▶ WHAT TO DO:
From the data that follows, print exactly the lines starting at the one containing "nodes = shared_nodes()" and ending at the one containing "obj.matrix_world = world"; include both of them and nothing more.

▶ STORED DATA:
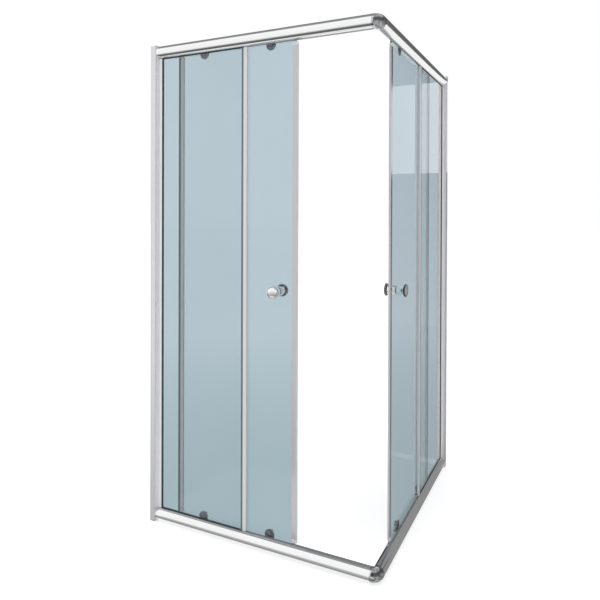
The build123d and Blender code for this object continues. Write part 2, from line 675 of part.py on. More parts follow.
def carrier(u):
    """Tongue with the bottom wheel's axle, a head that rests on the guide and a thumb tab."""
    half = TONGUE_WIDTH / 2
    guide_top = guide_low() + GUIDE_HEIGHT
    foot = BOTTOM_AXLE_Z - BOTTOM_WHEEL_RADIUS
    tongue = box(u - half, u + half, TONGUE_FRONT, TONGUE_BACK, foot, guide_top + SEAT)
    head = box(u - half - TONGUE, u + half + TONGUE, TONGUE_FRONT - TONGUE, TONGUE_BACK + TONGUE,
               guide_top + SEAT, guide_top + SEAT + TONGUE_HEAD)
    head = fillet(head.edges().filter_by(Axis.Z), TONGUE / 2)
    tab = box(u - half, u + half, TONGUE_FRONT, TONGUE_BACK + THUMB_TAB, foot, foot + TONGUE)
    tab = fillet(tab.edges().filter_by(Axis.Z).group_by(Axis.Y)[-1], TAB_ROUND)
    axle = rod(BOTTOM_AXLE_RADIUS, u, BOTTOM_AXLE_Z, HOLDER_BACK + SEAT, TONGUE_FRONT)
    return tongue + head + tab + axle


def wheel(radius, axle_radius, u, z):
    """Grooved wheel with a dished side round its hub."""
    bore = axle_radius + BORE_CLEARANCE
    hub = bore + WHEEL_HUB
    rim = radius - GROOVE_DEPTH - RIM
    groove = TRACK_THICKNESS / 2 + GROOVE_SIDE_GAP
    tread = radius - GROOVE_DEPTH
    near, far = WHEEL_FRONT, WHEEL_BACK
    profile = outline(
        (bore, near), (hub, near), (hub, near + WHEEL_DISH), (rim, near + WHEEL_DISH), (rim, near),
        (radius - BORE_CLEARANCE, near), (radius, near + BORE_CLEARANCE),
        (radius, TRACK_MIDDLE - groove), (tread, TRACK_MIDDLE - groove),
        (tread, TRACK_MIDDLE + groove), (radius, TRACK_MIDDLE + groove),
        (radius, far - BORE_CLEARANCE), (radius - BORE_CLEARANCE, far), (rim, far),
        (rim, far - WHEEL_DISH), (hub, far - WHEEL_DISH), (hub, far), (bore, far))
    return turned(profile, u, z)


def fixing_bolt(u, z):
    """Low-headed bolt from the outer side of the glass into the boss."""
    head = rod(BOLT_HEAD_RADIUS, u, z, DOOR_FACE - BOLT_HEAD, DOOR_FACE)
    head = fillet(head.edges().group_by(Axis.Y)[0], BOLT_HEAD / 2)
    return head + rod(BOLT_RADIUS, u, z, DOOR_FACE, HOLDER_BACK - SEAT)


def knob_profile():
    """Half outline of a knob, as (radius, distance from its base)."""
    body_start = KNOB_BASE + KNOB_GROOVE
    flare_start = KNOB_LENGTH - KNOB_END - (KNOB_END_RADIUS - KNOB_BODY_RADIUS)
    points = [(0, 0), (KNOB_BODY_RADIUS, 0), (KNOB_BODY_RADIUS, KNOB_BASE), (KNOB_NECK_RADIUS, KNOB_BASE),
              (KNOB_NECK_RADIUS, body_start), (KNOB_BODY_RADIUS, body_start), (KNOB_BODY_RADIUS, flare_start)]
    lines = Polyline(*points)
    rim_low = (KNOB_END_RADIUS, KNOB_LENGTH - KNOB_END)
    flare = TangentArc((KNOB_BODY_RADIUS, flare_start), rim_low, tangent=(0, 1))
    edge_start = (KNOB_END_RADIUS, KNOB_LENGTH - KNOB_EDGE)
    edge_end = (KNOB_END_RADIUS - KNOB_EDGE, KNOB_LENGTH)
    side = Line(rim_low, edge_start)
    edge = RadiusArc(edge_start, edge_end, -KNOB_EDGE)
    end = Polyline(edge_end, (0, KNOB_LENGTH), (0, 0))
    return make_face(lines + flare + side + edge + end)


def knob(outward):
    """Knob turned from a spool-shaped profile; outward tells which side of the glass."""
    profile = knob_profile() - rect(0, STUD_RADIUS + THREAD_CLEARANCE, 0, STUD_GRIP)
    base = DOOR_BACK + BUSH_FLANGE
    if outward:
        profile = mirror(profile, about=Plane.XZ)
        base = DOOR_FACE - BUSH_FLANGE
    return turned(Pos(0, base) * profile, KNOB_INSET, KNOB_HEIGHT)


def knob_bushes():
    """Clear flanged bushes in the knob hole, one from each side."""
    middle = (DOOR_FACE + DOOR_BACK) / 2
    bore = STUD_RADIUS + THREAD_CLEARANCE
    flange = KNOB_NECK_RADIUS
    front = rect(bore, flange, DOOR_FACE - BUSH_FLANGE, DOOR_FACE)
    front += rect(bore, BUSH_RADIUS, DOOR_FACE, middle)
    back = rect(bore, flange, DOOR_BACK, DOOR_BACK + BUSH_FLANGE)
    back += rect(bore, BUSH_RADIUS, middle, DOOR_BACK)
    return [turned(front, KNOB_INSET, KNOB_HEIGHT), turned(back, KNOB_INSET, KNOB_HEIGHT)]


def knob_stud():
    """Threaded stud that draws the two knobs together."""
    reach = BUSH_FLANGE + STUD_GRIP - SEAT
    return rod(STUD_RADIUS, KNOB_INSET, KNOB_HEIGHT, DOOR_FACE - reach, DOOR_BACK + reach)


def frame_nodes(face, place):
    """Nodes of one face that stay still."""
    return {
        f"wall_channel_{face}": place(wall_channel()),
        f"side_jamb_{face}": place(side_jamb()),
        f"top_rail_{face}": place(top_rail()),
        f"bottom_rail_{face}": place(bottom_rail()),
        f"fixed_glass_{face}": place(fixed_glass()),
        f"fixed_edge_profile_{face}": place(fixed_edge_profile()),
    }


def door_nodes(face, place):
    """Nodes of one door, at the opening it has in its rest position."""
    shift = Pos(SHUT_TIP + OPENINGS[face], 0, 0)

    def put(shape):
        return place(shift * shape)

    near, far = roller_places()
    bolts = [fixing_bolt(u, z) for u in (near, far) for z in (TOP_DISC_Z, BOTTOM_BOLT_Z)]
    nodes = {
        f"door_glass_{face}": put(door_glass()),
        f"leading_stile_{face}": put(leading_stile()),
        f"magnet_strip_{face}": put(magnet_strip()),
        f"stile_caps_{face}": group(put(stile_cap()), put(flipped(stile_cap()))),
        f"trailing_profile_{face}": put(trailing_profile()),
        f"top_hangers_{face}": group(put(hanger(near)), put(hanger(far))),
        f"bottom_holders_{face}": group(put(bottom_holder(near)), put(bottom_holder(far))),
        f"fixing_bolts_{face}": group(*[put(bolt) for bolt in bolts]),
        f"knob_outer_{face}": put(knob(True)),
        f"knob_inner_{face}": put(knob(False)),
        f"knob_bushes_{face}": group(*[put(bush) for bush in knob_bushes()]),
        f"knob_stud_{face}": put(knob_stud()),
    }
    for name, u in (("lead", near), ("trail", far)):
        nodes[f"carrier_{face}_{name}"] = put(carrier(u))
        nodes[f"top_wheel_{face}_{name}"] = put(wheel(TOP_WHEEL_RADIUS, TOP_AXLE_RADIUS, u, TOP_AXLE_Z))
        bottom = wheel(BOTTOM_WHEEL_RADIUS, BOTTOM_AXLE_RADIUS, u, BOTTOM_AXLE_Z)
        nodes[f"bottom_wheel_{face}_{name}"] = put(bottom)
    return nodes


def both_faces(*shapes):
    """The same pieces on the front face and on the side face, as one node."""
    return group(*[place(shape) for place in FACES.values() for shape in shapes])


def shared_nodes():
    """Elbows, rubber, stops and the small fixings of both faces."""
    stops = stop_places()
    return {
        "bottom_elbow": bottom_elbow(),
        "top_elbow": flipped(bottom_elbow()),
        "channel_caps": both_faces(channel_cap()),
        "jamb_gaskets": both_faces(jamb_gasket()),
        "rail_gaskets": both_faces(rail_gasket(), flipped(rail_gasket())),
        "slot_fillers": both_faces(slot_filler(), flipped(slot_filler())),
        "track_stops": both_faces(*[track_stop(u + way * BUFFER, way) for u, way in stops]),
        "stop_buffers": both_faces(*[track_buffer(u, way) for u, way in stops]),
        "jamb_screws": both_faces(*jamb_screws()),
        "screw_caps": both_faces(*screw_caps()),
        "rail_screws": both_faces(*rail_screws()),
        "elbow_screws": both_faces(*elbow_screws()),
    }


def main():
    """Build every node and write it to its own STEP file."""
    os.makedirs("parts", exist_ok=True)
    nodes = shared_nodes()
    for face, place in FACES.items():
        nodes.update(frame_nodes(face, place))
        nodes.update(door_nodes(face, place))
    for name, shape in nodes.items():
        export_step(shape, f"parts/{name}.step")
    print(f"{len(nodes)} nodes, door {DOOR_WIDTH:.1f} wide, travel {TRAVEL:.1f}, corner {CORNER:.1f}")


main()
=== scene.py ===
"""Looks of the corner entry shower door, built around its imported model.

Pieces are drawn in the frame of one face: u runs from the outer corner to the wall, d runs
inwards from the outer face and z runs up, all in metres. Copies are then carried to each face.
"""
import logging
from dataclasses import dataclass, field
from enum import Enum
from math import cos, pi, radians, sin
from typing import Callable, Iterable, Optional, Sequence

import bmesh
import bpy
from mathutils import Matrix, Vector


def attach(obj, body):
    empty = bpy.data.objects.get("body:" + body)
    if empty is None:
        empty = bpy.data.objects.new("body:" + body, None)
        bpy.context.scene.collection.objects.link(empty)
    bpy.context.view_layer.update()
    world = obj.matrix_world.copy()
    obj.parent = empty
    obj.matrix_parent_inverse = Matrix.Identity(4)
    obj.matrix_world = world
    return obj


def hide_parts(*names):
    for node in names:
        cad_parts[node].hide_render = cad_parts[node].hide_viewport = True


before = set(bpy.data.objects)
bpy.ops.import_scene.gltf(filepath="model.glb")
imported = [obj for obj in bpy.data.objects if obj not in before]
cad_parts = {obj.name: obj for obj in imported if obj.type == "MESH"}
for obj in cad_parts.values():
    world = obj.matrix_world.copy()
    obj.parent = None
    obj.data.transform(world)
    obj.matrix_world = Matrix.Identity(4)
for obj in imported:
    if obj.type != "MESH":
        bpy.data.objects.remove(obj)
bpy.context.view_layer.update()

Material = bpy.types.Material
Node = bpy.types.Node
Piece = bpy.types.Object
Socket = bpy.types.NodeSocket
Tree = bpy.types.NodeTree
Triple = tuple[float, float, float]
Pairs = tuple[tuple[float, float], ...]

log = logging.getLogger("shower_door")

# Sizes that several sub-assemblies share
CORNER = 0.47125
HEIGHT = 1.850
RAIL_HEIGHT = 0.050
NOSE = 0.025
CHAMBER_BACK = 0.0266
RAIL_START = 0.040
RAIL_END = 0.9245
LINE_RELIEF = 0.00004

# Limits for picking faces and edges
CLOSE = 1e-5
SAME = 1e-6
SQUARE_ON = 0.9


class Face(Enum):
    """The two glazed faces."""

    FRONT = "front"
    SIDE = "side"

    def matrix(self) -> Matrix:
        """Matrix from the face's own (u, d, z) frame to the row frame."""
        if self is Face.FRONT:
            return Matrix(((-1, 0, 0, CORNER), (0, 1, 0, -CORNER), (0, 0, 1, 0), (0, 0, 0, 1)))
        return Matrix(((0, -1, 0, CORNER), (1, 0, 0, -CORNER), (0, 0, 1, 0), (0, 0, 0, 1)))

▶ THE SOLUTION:
    nodes = shared_nodes()
    for face, place in FACES.items():
        nodes.update(frame_nodes(face, place))
        nodes.update(door_nodes(face, place))
    for name, shape in nodes.items():
        export_step(shape, f"parts/{name}.step")
    print(f"{len(nodes)} nodes, door {DOOR_WIDTH:.1f} wide, travel {TRAVEL:.1f}, corner {CORNER:.1f}")


main()
=== scene.py ===
"""Looks of the corner entry shower door, built around its imported model.

Pieces are drawn in the frame of one face: u runs from the outer corner to the wall, d runs
inwards from the outer face and z runs up, all in metres. Copies are then carried to each face.
"""
import logging
from dataclasses import dataclass, field
from enum import Enum
from math import cos, pi, radians, sin
from typing import Callable, Iterable, Optional, Sequence

import bmesh
import bpy
from mathutils import Matrix, Vector


def attach(obj, body):
    empty = bpy.data.objects.get("body:" + body)
    if empty is None:
        empty = bpy.data.objects.new("body:" + body, None)
        bpy.context.scene.collection.objects.link(empty)
    bpy.context.view_layer.update()
    world = obj.matrix_world.copy()
    obj.parent = empty
    obj.matrix_parent_inverse = Matrix.Identity(4)
    obj.matrix_world = world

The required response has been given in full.